Saitta is upbeat, eager to walk visitors around the sprawling campus, particularly the physics building where he soon will be taking classes for his engineering major.
That will take five years - plus graduate school, which is his plan.
When he was younger, other children sometimes took Saitta's lunch money or taunted him, not understanding unusual behaviors associated with Asperger's. He was interested in reading the dictionary or studying math, giving him little in common with peers.
Saitta found both acceptance and coaching with everyday skills at Pepin Academy, where he was among other students with learning disabilities. He graduated as valedictorian, taking some upper level classes online.
Leaving the small charter school to attend a huge university more than two hours from home was "a big step," acknowledged Timothy McRae, the Tampa child and adolescent psychiatrist who worked with Saitta.
His parents agreed, but had faith in their son's good nature and intelligence.
"It was most painful leading up to it," his father, Bob Saitta, said of the parting. The family, including his 16-year-old sister, Carol, accompanied him to Gainesville and got him settled. The son and brother then quickly bid them goodbye and left for a welcoming event.
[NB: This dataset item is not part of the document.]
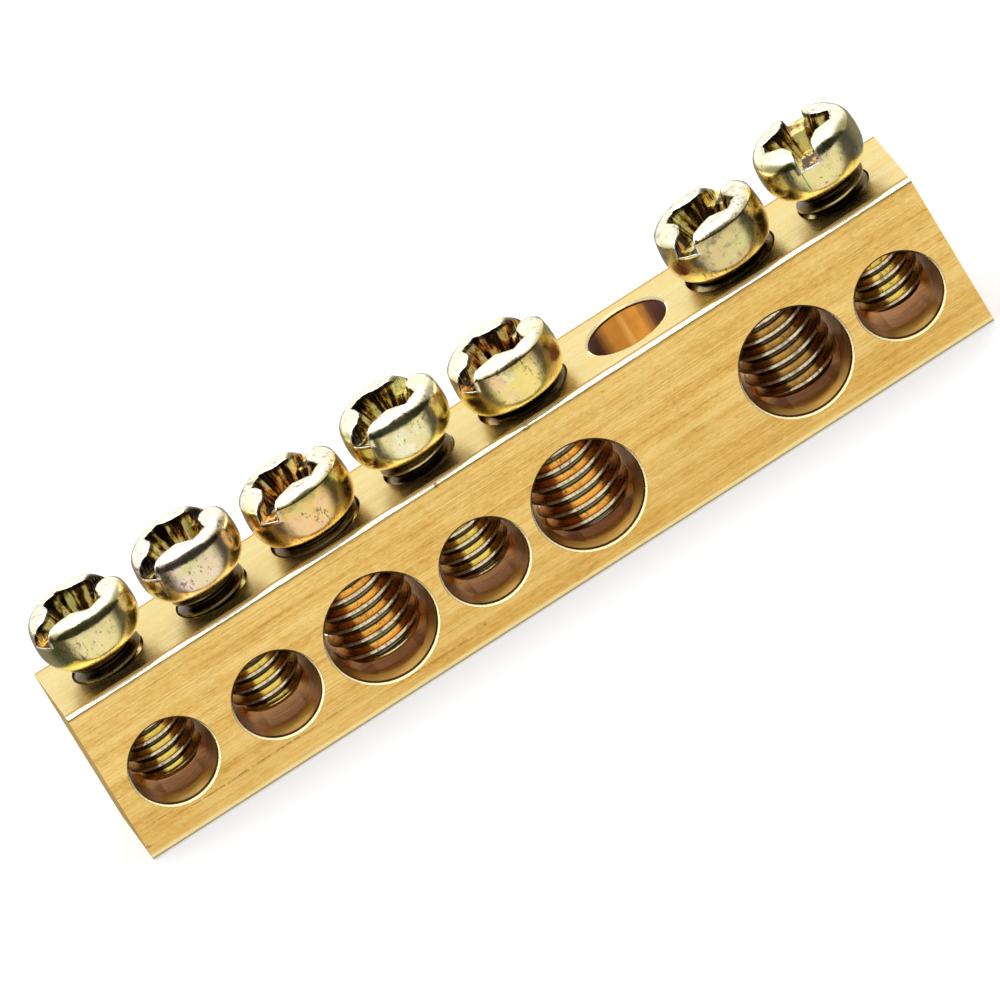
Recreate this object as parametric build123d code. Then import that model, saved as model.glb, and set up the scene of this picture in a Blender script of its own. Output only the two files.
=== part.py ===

"He left us all standing up in the room," his father said.
That is typical of his son's behavior, as is his reliance on order and routine.
Every other Friday, Bob Saitta drives to Gainesville after work to pick up his son to return home for the weekend. "I better not be late," he said. "He's waiting outside for me."
'Being His Own Boss'
He sees his son maturing. "He likes being his own boss," Bob Saitta said. "I hear, 'Dad, I can do this.' He's taking responsibility."
It's been tougher on Saitta's mother, Asuko, who met and married Bob in Japan. She phones her son twice a day and makes a special meal when he is home.
But it is not the same.
"I don't know how to describe it," Asuko Saitta said. "It's almost like part of my being or spirit or something like that was lost."
Seeing that her son no longer needs the help she once gave him poses a dichotomy.
"It surprises me every time I see him," she said. "It makes me sad in a way and in a way, it makes me so proud of him."